SOURCE RECORDS -
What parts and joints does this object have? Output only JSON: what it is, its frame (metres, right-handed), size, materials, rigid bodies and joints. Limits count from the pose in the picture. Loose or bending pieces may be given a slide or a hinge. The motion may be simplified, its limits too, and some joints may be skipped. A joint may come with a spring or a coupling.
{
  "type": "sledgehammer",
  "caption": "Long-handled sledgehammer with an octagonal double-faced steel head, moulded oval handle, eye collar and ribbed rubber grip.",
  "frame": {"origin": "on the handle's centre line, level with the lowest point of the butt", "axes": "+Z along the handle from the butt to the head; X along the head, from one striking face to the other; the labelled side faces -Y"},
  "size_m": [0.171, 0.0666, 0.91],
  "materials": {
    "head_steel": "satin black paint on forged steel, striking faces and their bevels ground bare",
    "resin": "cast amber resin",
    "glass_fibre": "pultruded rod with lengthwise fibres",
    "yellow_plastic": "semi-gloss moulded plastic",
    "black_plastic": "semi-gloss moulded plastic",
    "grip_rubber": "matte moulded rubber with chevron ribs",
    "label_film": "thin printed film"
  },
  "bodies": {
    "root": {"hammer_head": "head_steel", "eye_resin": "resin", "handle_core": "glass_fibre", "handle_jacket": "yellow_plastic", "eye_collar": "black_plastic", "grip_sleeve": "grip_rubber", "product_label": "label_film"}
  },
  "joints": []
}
--
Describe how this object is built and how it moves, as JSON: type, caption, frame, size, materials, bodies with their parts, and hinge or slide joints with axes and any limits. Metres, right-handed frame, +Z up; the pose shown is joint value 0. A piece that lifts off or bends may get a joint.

AIM - Wherever a line in the data above holds "from", copy that line.

RESPONSE TO THE EXERCISE -
What parts and joints does this object have? Output only JSON: what it is, its frame (metres, right-handed), size, materials, rigid bodies and joints. Limits count from the pose in the picture. Loose or bending pieces may be given a slide or a hinge. The motion may be simplified, its limits too, and some joints may be skipped. A joint may come with a spring or a coupling.
  "frame": {"origin": "on the handle's centre line, level with the lowest point of the butt", "axes": "+Z along the handle from the butt to the head; X along the head, from one striking face to the other; the labelled side faces -Y"},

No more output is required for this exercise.